GIVEN PROBLEM
Extract exactly those lines that lie between the start of the material and the line with "HEAD_ARC = HEAD_RADIUS", including both boundary lines and no others.

INFORMATION PROVIDED

- - -

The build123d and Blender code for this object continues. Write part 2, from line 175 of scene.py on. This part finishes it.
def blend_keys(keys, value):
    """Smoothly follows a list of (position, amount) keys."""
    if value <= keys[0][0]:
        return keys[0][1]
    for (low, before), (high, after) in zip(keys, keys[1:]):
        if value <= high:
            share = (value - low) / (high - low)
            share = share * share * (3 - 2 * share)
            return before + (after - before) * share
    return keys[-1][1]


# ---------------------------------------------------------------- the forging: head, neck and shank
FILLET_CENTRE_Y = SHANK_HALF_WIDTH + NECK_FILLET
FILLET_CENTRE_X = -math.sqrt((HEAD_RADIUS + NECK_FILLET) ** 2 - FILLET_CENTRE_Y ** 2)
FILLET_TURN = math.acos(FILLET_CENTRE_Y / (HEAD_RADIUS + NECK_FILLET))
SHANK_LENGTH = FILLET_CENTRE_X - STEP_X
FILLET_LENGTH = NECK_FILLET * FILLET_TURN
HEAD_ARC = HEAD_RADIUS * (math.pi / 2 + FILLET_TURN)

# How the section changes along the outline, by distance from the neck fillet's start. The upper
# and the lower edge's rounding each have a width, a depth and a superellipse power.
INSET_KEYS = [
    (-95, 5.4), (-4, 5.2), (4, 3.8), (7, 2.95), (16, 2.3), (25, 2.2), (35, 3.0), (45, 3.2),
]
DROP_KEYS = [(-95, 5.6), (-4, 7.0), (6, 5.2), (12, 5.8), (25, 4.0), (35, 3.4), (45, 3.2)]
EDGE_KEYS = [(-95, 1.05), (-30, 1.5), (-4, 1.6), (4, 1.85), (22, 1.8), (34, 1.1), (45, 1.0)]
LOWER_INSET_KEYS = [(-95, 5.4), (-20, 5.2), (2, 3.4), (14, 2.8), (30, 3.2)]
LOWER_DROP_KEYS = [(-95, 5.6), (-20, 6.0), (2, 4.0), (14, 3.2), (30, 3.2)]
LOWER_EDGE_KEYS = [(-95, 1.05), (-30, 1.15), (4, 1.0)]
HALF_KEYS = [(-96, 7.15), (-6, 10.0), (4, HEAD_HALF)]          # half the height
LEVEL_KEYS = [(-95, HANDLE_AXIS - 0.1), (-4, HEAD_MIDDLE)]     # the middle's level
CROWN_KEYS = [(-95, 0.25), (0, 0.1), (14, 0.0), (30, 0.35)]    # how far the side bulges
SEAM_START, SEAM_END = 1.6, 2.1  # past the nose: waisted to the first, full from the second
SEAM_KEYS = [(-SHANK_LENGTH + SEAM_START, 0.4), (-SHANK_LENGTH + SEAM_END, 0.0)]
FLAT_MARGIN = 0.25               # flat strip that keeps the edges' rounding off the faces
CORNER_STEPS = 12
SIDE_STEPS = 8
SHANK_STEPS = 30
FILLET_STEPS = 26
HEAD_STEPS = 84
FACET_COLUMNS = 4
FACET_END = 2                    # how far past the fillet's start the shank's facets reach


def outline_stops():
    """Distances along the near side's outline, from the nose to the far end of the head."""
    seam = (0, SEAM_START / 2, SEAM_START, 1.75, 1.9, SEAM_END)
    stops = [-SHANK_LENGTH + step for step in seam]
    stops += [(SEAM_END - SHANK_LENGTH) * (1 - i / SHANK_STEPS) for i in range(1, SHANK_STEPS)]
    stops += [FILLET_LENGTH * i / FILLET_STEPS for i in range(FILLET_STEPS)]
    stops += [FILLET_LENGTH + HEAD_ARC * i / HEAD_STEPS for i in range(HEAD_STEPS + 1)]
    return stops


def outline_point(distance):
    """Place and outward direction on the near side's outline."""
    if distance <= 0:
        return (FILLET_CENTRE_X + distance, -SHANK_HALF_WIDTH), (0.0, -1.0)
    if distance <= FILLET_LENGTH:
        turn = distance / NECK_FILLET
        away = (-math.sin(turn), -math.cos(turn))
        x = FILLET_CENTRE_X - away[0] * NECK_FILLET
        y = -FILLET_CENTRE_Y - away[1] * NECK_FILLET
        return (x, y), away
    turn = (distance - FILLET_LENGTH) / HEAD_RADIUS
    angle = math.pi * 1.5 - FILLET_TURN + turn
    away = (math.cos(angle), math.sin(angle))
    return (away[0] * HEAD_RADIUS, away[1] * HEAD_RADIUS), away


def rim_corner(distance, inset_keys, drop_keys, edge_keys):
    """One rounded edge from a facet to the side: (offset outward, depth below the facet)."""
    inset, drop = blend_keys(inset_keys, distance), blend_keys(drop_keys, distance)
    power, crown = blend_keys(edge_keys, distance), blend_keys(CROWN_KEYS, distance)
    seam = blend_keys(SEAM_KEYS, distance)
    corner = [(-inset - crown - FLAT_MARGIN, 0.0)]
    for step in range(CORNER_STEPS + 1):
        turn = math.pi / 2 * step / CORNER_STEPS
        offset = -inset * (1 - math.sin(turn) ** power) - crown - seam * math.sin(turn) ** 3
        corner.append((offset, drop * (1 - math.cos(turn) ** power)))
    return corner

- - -

RESULT OF THIS EXERCISE
The build123d and Blender code for this object continues. Write part 2, from line 175 of scene.py on. This part finishes it.
def blend_keys(keys, value):
    """Smoothly follows a list of (position, amount) keys."""
    if value <= keys[0][0]:
        return keys[0][1]
    for (low, before), (high, after) in zip(keys, keys[1:]):
        if value <= high:
            share = (value - low) / (high - low)
            share = share * share * (3 - 2 * share)
            return before + (after - before) * share
    return keys[-1][1]


# ---------------------------------------------------------------- the forging: head, neck and shank
FILLET_CENTRE_Y = SHANK_HALF_WIDTH + NECK_FILLET
FILLET_CENTRE_X = -math.sqrt((HEAD_RADIUS + NECK_FILLET) ** 2 - FILLET_CENTRE_Y ** 2)
FILLET_TURN = math.acos(FILLET_CENTRE_Y / (HEAD_RADIUS + NECK_FILLET))
SHANK_LENGTH = FILLET_CENTRE_X - STEP_X
FILLET_LENGTH = NECK_FILLET * FILLET_TURN
HEAD_ARC = HEAD_RADIUS * (math.pi / 2 + FILLET_TURN)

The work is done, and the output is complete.